▶ **OBJECTIVE**: Write the line that includes "What parts and" and all subsequent lines, exactly as written, and nothing more.

[Records that describe objects]
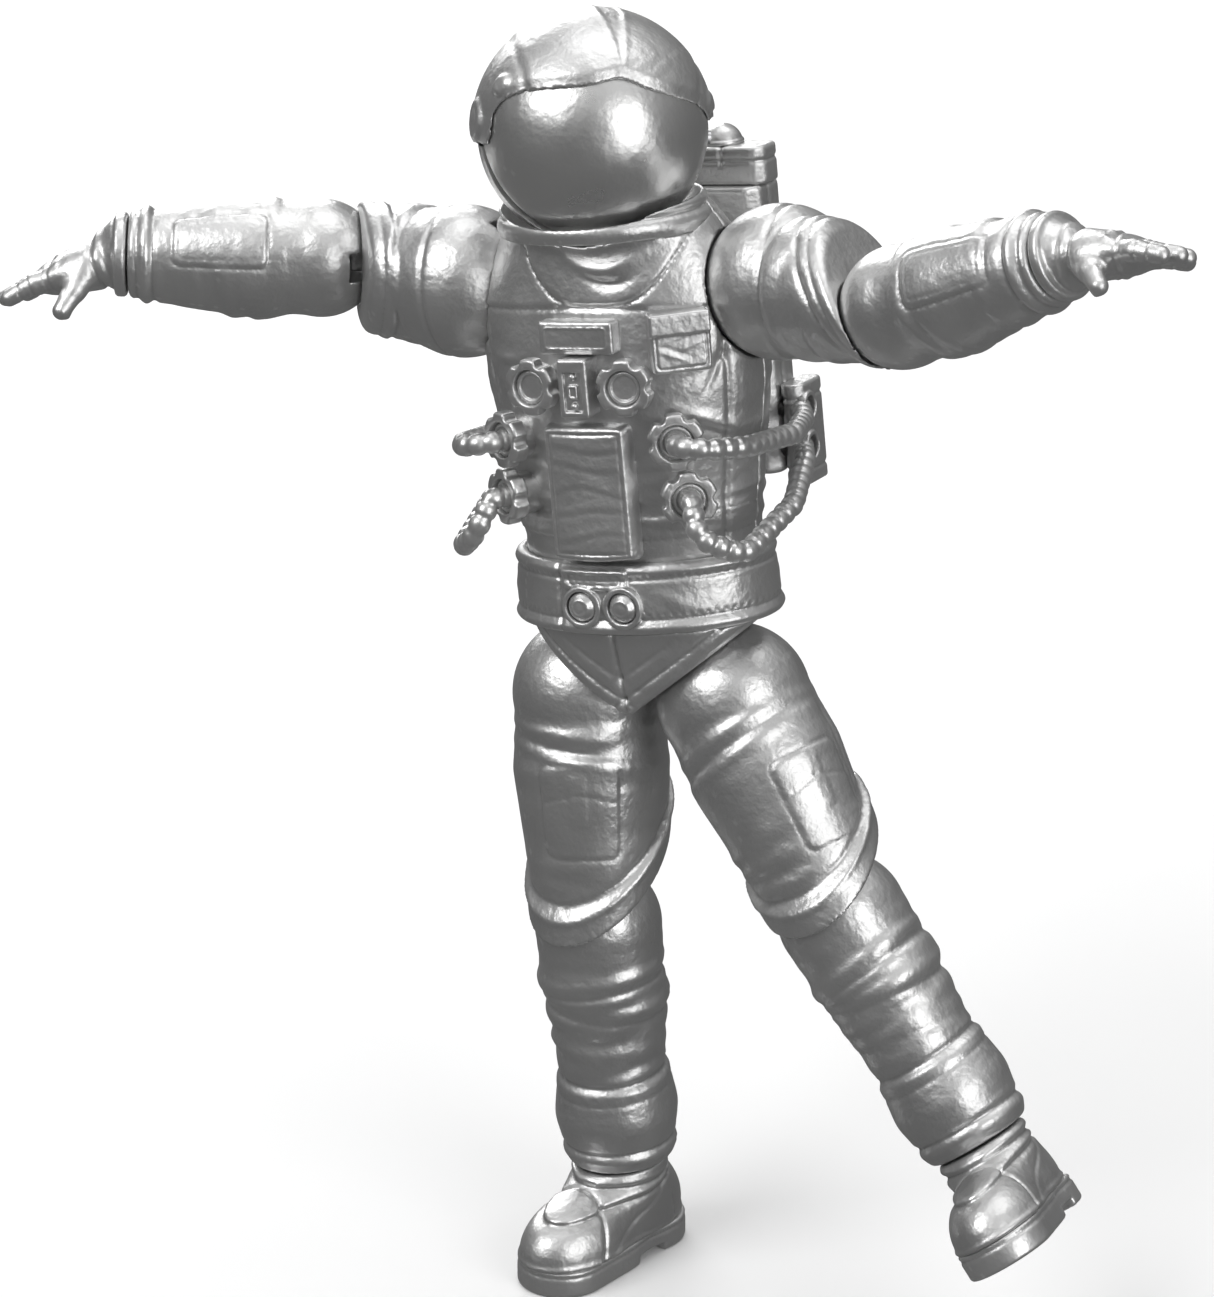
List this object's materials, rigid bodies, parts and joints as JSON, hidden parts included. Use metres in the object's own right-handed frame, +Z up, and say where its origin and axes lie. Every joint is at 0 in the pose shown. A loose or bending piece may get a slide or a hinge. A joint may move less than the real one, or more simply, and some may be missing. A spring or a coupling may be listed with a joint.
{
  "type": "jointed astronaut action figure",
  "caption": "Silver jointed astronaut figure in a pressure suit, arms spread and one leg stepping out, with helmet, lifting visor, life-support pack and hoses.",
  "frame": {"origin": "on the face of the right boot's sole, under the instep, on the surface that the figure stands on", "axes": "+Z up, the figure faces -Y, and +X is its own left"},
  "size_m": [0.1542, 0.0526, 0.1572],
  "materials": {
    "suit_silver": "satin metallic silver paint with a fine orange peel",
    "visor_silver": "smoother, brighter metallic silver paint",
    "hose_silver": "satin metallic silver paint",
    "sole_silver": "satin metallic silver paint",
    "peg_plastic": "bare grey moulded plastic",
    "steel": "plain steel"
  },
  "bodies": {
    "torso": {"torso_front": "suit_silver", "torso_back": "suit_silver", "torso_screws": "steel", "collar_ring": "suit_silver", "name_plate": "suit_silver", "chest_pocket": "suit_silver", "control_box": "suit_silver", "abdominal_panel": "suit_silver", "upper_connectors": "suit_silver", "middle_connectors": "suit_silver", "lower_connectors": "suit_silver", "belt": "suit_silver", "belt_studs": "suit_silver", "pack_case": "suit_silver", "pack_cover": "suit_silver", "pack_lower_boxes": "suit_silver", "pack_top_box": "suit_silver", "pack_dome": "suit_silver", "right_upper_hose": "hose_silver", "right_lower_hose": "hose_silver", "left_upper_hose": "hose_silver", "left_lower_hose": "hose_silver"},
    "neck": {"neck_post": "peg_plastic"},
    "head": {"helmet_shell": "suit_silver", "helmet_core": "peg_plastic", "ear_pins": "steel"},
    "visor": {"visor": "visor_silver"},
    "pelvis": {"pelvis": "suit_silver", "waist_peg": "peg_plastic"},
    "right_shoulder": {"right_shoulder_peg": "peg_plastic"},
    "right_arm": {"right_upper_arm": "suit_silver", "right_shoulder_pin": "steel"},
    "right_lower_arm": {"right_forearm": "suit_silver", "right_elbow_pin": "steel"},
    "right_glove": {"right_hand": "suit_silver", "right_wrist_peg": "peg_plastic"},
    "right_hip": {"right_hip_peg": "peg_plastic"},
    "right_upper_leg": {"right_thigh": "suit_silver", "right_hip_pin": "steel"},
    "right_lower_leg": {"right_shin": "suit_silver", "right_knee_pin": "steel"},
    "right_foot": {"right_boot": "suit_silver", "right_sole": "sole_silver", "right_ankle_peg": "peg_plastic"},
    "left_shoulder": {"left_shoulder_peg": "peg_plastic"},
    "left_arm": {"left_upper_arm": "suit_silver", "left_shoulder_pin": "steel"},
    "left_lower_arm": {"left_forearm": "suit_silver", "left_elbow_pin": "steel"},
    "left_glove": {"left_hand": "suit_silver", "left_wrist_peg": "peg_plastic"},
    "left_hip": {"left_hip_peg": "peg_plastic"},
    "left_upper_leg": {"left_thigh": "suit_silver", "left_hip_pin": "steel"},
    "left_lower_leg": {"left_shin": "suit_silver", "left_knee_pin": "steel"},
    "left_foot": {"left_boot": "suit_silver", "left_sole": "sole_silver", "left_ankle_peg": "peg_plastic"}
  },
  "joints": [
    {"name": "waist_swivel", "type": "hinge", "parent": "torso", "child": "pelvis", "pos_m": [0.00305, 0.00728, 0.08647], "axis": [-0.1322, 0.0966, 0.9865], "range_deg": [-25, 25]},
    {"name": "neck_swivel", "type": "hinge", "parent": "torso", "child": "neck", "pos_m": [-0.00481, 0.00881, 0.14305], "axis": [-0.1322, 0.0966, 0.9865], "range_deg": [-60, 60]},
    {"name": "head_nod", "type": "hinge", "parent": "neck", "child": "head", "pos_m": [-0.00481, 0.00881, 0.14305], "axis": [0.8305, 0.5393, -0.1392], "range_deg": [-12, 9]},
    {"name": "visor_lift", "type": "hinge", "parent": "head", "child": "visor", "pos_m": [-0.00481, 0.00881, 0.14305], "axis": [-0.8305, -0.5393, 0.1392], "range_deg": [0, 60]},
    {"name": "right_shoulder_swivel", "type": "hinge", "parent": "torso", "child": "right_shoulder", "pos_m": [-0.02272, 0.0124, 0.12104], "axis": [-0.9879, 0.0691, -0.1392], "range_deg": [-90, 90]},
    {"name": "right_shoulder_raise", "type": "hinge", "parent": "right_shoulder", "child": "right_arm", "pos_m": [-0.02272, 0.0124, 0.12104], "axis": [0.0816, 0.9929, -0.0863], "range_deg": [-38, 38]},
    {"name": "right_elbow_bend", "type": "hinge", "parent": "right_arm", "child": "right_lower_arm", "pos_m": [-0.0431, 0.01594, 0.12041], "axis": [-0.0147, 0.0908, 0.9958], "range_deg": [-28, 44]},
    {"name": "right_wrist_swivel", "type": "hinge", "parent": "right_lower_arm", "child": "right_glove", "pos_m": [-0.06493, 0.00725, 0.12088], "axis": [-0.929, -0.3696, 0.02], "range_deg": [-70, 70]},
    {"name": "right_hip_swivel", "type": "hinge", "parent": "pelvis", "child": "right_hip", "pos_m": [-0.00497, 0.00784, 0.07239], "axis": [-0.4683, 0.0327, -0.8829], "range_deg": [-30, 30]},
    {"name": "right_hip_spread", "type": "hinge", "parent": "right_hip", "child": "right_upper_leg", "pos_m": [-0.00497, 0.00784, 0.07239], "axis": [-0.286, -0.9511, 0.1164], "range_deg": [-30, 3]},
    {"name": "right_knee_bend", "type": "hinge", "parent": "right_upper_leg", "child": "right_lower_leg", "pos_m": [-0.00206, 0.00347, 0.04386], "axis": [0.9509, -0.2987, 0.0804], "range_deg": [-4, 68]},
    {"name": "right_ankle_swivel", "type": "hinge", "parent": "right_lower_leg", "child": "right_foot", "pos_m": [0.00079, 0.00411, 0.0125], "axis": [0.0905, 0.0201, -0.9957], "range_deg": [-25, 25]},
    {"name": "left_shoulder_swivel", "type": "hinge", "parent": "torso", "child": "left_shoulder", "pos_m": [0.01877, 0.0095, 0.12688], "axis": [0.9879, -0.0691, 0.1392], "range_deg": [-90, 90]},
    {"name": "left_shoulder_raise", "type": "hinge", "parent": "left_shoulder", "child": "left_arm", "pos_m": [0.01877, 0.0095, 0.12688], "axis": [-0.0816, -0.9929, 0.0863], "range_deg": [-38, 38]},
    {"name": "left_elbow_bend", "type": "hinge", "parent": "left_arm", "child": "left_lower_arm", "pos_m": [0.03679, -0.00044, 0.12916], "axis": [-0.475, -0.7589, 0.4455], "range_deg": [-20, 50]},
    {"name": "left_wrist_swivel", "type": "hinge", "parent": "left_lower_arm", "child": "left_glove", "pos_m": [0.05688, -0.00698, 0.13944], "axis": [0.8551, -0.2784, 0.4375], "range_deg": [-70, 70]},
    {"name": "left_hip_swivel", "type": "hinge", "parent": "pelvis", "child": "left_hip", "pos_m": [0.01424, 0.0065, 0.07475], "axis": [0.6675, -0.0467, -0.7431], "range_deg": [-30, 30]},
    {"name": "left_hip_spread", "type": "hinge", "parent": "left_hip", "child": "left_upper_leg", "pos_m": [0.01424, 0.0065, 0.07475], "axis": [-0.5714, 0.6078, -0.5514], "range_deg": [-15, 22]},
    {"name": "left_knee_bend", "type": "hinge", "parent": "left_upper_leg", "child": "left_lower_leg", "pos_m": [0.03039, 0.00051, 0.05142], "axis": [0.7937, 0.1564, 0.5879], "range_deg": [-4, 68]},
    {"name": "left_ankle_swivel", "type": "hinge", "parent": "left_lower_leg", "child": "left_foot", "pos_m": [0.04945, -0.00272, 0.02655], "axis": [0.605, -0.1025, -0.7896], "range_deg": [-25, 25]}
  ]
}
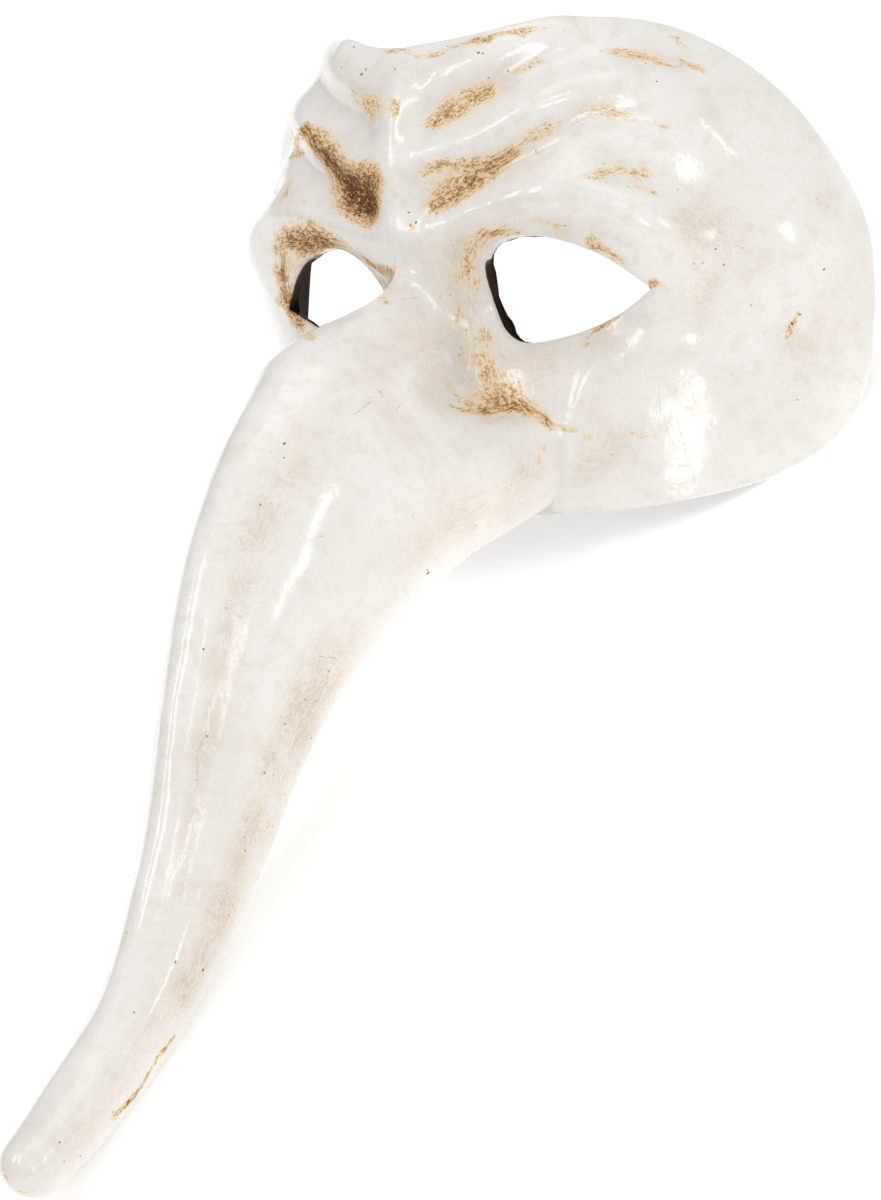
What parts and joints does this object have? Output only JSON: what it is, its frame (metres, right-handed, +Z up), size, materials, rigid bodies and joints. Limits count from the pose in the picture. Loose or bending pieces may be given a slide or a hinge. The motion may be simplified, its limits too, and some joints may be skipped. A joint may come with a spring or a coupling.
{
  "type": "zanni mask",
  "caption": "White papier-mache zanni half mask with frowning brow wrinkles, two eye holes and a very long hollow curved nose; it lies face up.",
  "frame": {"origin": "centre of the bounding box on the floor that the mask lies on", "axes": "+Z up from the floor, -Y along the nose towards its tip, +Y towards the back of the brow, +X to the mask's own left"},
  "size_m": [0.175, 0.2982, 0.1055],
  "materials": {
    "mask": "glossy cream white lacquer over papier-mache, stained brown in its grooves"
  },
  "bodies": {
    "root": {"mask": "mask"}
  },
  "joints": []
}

▶ **FULL OUTPUT**:
What parts and joints does this object have? Output only JSON: what it is, its frame (metres, right-handed, +Z up), size, materials, rigid bodies and joints. Limits count from the pose in the picture. Loose or bending pieces may be given a slide or a hinge. The motion may be simplified, its limits too, and some joints may be skipped. A joint may come with a spring or a coupling.
{
  "type": "zanni mask",
  "caption": "White papier-mache zanni half mask with frowning brow wrinkles, two eye holes and a very long hollow curved nose; it lies face up.",
  "frame": {"origin": "centre of the bounding box on the floor that the mask lies on", "axes": "+Z up from the floor, -Y along the nose towards its tip, +Y towards the back of the brow, +X to the mask's own left"},
  "size_m": [0.175, 0.2982, 0.1055],
  "materials": {
    "mask": "glossy cream white lacquer over papier-mache, stained brown in its grooves"
  },
  "bodies": {
    "root": {"mask": "mask"}
  },
  "joints": []
}